From their tragic history, we can learn various
lessons for today:
Firstly, we can learn of the need for Christians of
different nationalities to work together in justice,
without treating each other as second-class
citizens. Whether they are Roman or Berber, Greek or
African, Ukrainian or Romanian, Russian or English,
they must treat one another as Orthodox Christians,
avoiding divisions, putting their Faith, and not
their ethnicity, first.
Secondly, we can learn of the vital importance of
monastic life and the spiritual and intellectual
training given there for clergy, thus ensuring the
future survival of the Faith. A local Church can
survive even with emigration, providing that it has
a monastic basis. Whether, it is in North-West
Africa or modern Western Europe, the United States
or Australia, a Church without monastic life is a
Church destined to close.
Thirdly, we can learn that to oppose the heterodox
counter-culture surrounding us, we must first
understand it and explain our views in terms and
language which it can understand. Whether it is in
Arabic or English, French or German, Spanish or
Portuguese, a Church which does not speak the local
language and understand the local culture, is a
Church whose young are doomed to assimilation.
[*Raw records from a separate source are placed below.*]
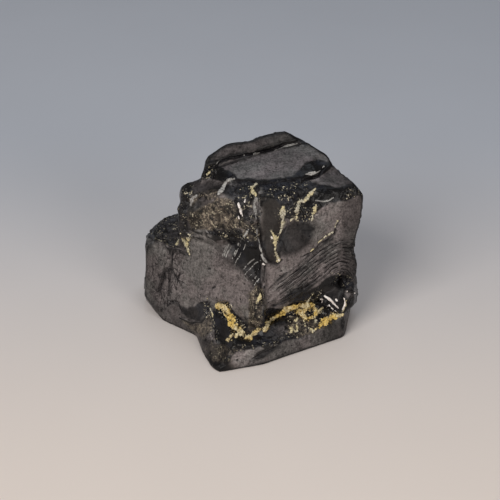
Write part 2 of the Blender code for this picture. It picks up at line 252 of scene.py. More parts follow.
# %% Dark cracks and hairlines: (x, y, half-width in mm)
CRACKS = {
    "seam": [(255, 186, 0.5), (259, 200, 0.3), (257.5, 216, 0.3), (260.5, 236, 0.4), (262, 246, 0.35),
        (260, 256, 0.35), (259.5, 270, 0.35), (260.5, 288, 0.3), (262, 304, 0.3)],
    "inner_sill": [(262.5, 242, 0.25), (264.5, 256, 0.3), (268.8, 260.8, 0.3), (274, 263.3, 0.4),
        (278.5, 262.8, 0.35), (282, 259.5, 0.25)],
    "slab_joint": [(206, 172, 0.5), (214, 167, 0.5), (222, 161, 0.5), (237, 157.2, 0.45),
        (248, 154.4, 0.45), (259, 152.6, 0.5), (270, 149.6, 0.55), (279.6, 146.3, 0.45),
        (288.8, 143.2, 0.35), (298, 141, 0.25)],
    "left_main": [(173.6, 247.2, 0.35), (172.3, 258.7, 0.3), (171.7, 267.6, 0.3), (169.1, 281, 0.3),
        (168.5, 293.8, 0.25), (167.2, 306.5, 0.18)],
    "left_twig": [(171.8, 267, 0.2), (168.6, 272, 0.25), (168, 277.6, 0.2)],
    "left_long": [(181, 262, 0.12), (180.2, 272, 0.2), (177.4, 280.4, 0.2), (176, 290, 0.12)],
    "left_low": [(160.5, 288, 0.2), (161.6, 297, 0.2), (159.8, 305, 0.12)],
    "left_gash": [(172, 266.5, 0.15), (165.9, 267.6, 0.3), (164.7, 272.1, 0.45), (162.8, 279.7, 0.4),
        (159.6, 287.4, 0.3), (157, 293, 0.15)],
    "left_net": [(172, 268, 0.15), (175, 275.9, 0.3), (177.4, 280.4, 0.3), (184, 283, 0.15),
        (188, 286, 0.1)],
    "left_bench": [(167.9, 306, 0.2), (171.7, 300.8, 0.3), (176.8, 302, 0.35), (179.3, 306.5, 0.35),
        (181.9, 312, 0.25)],
    "left_arch": [(198, 303.5, 0.1), (203, 302, 0.2), (208, 301.5, 0.25), (210, 307, 0.15)],
    "flow_edge": [(282, 300.5, 0.2), (290, 294.7, 0.4), (294.2, 291, 0.5), (299.1, 288.6, 0.5),
        (303.9, 289.2, 0.4), (307.6, 285, 0.4), (312.4, 282.7, 0.35), (320, 276, 0.25)],
    "flow_long": [(268, 290, 0.12), (274, 284, 0.28), (281, 278, 0.34), (286.5, 273, 0.2)],
    "flow_second": [(281.5, 291.3, 0.1), (286.6, 284.7, 0.18), (292.2, 279.6, 0.18), (303, 275, 0.1)],
    "flow_arc": [(316, 253, 0.12), (324.5, 249.2, 0.2), (333, 245, 0.2), (342.7, 243.2, 0.2),
        (349, 245.5, 0.1)],
    "flow_dash": [(314, 263, 0.1), (321, 259.5, 0.3), (327, 256.5, 0.15)],
    "flow_dash_left": [(294, 272, 0.1), (299, 269.7, 0.32), (305, 268.2, 0.12)],
    "flow_merge": [(300.9, 256.4, 0.15), (309.4, 254.4, 0.25), (317.9, 249, 0.3)],
    "vein_shadow": [(312, 253, 0.15), (321.5, 243.6, 0.35), (330.6, 238, 0.4), (334.5, 233, 0.35),
        (337, 225, 0.25), (341, 219, 0.12)],
    "foot_split": [(251, 359, 0.1), (258.2, 355.8, 0.4), (264.2, 352.8, 0.6), (272, 349, 0.55),
        (280, 345.5, 0.25)],
    "foot_hairline": [(228, 353.5, 0.1), (236, 351, 0.2), (246, 349.5, 0.2), (256, 347, 0.15)],
    "chin": [(262, 306, 0.3), (275, 306, 0.4), (290, 299, 0.3)],
    "wedge_root": [(235, 250, 0.2), (243, 240, 0.35), (256, 232, 0.4)],
    # painted shadow: a dark groove line under the knuckle's overhang
    "overhang": [(213, 229, 0.3), (221, 237, 0.5), (232, 243, 0.6), (243, 240, 0.4)],
    "facet_edge": [(232, 179.5, 0.25), (246, 181.5, 0.3), (262, 182.5, 0.35), (280, 182, 0.3),
        (296, 181, 0.3)],
    "brow": [(326, 165, 0.25), (319, 176, 0.4), (303, 181, 0.35)],
    "pit": [(338.5, 279, 0.9), (341, 286, 0.8)],
    "heel_hole": [(205.6, 339.5, 0.4), (206.4, 340.5, 0.3)],
    "face_hole": [(212.3, 287.9, 0.25), (215.2, 286.7, 0.35)],
    "face_dash": [(199.5, 289.3, 0.15), (202.5, 289.3, 0.18)],
    "face_dot": [(208, 269.5, 0.2), (209.6, 267.9, 0.3)],
    "face_spot": [(186.3, 260, 0.2), (187.3, 260.3, 0.2)],
    "foot_dot": [(237.1, 360.5, 0.3), (237.9, 361, 0.25)],
    "blob_hole": [(219.6, 309.2, 0.35), (220.8, 310, 0.3)],
    "ring_hole": [(308.6, 310.3, 0.6), (311.2, 312.6, 0.6)],
    "left_ledge": [(149, 237.5, 0.15), (158, 242.5, 0.25), (168, 246.6, 0.35), (173, 248, 0.4),
        (180, 248.8, 0.3), (188.3, 255.7, 0.25)],
    "blade_side": [(234.5, 200, 0.2), (237.5, 210, 0.35), (240.5, 219, 0.3), (244, 222, 0.2)],
}
CRACK_DEPTH = 1.5                        # depth over half-width
CRACK_WANDER = 0.25                      # how far noise bends a crack, in millimetres

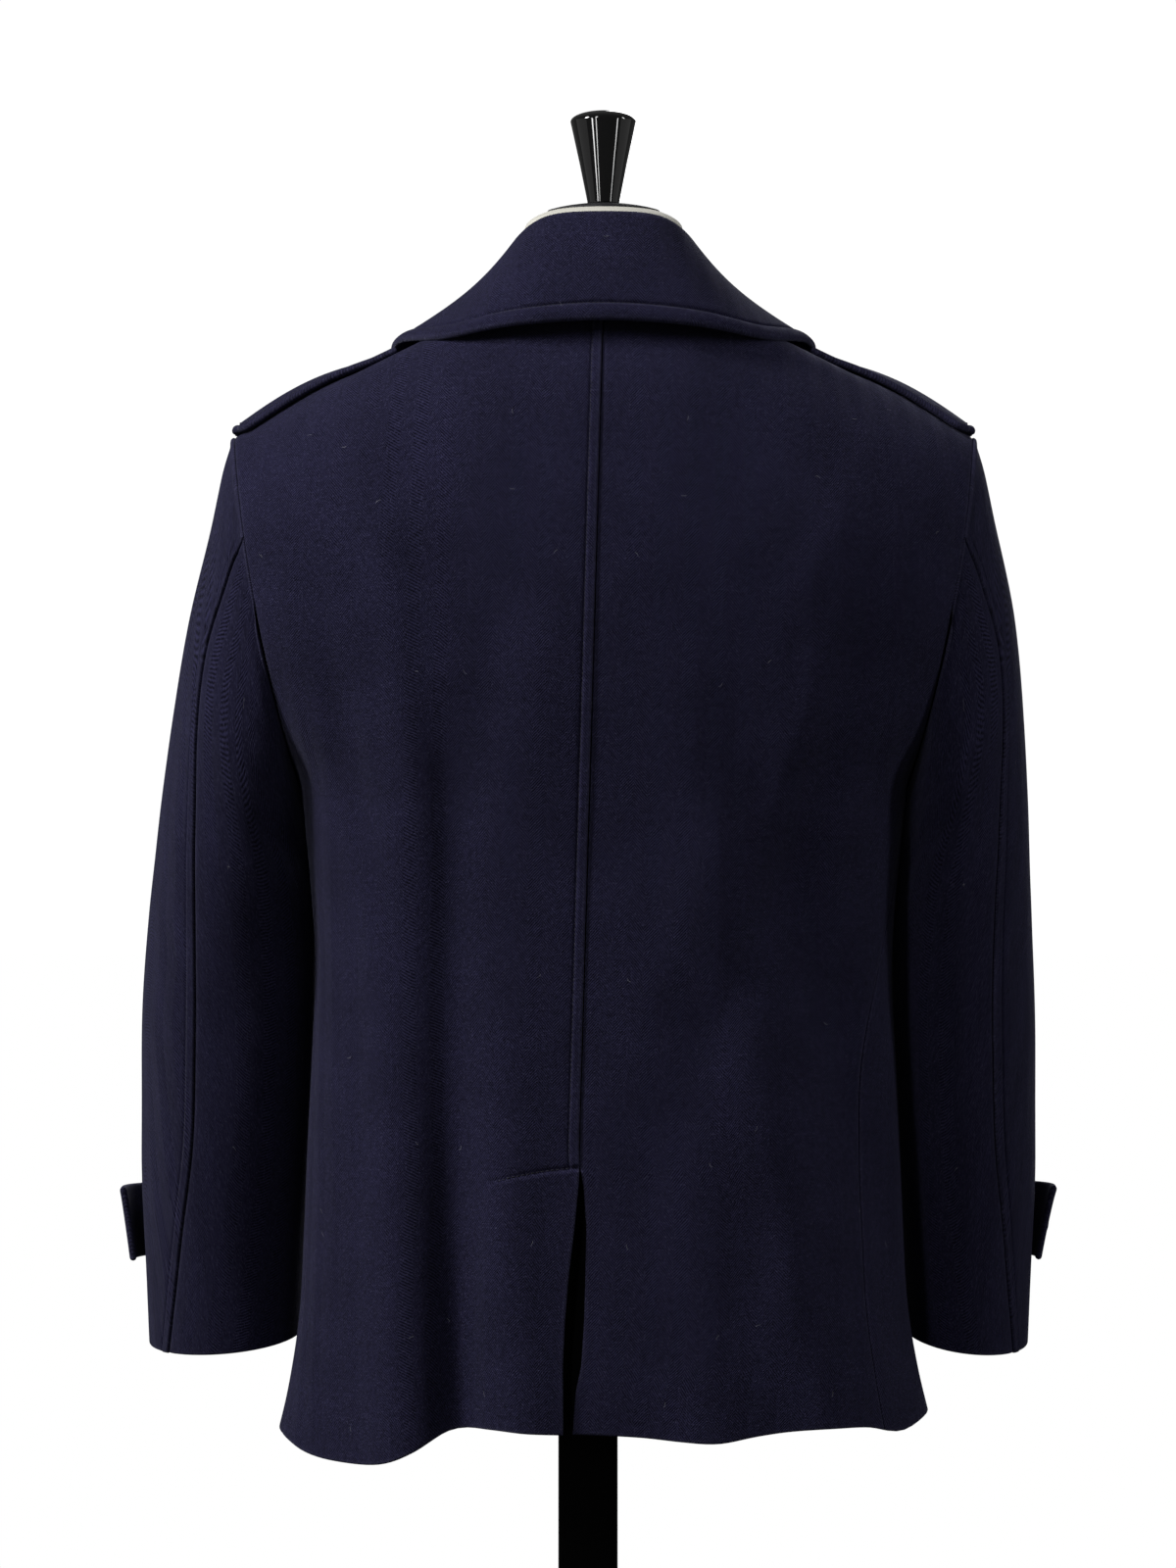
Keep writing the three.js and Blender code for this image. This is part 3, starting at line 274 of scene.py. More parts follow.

Finally, we can learn that it is vital for Orthodox
not to become isolated from one another. If Orthodox
have contact with other Orthodox, especially in
other countries, they are more likely to remain
Orthodox, remaining faithful to the Tradition,
resisting local assimilation through uniatization
and other forms of secularism.
May the Saints of North-West Africa, led by St
Cyprian, protect us!
Notes:
1 Now called Annaba. In
1963 Matushka was the last Christian to be baptized
in St Anne's church in Blessed Augustine's City of
Annaba, before it was destroyed the very next day by
Muslim bulldozers.
2 See P. 332 of Le
Christianisme maghrébin (LCM)
by Mohamed Talbi in Indigenous
Christian Communities in Islamic Lands, M.
Gervers and R. Bikhazi, Toronto, 1990. I am indebted
to this valuable article, which is largely based on
Arabic sources, for much of this article.